> What is needed: Take the material below and write it all out again exactly.

> Data shown:
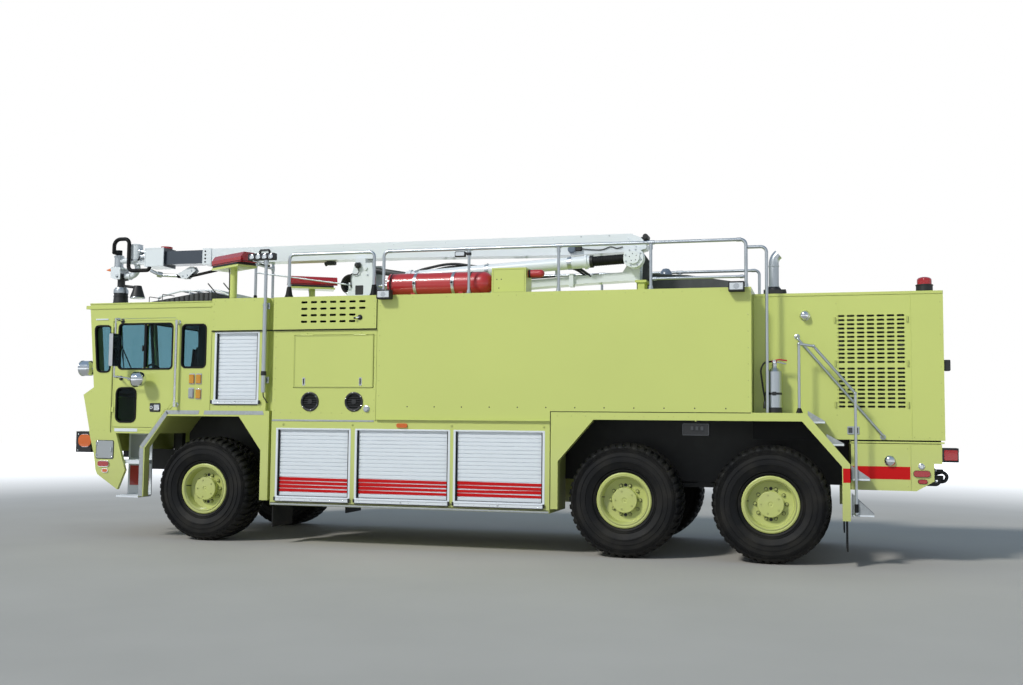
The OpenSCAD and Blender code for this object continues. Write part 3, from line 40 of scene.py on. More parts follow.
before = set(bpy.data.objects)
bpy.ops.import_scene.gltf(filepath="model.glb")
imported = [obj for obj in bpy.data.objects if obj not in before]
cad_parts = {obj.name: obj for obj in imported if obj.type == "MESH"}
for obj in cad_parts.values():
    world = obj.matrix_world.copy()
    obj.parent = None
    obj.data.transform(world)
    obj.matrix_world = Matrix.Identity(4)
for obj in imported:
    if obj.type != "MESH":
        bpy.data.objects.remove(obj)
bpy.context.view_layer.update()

> Result for this task:
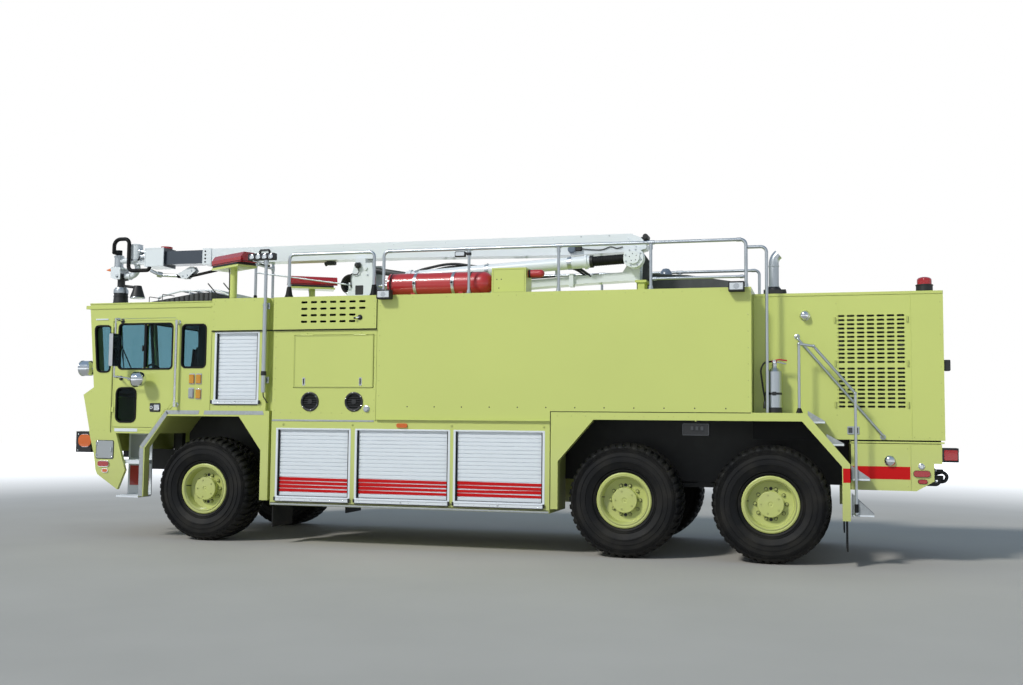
The OpenSCAD and Blender code for this object continues. Write part 3, from line 40 of scene.py on. More parts follow.
before = set(bpy.data.objects)
bpy.ops.import_scene.gltf(filepath="model.glb")
imported = [obj for obj in bpy.data.objects if obj not in before]
cad_parts = {obj.name: obj for obj in imported if obj.type == "MESH"}
for obj in cad_parts.values():
    world = obj.matrix_world.copy()
    obj.parent = None
    obj.data.transform(world)
    obj.matrix_world = Matrix.Identity(4)
for obj in imported:
    if obj.type != "MESH":
        bpy.data.objects.remove(obj)
bpy.context.view_layer.update()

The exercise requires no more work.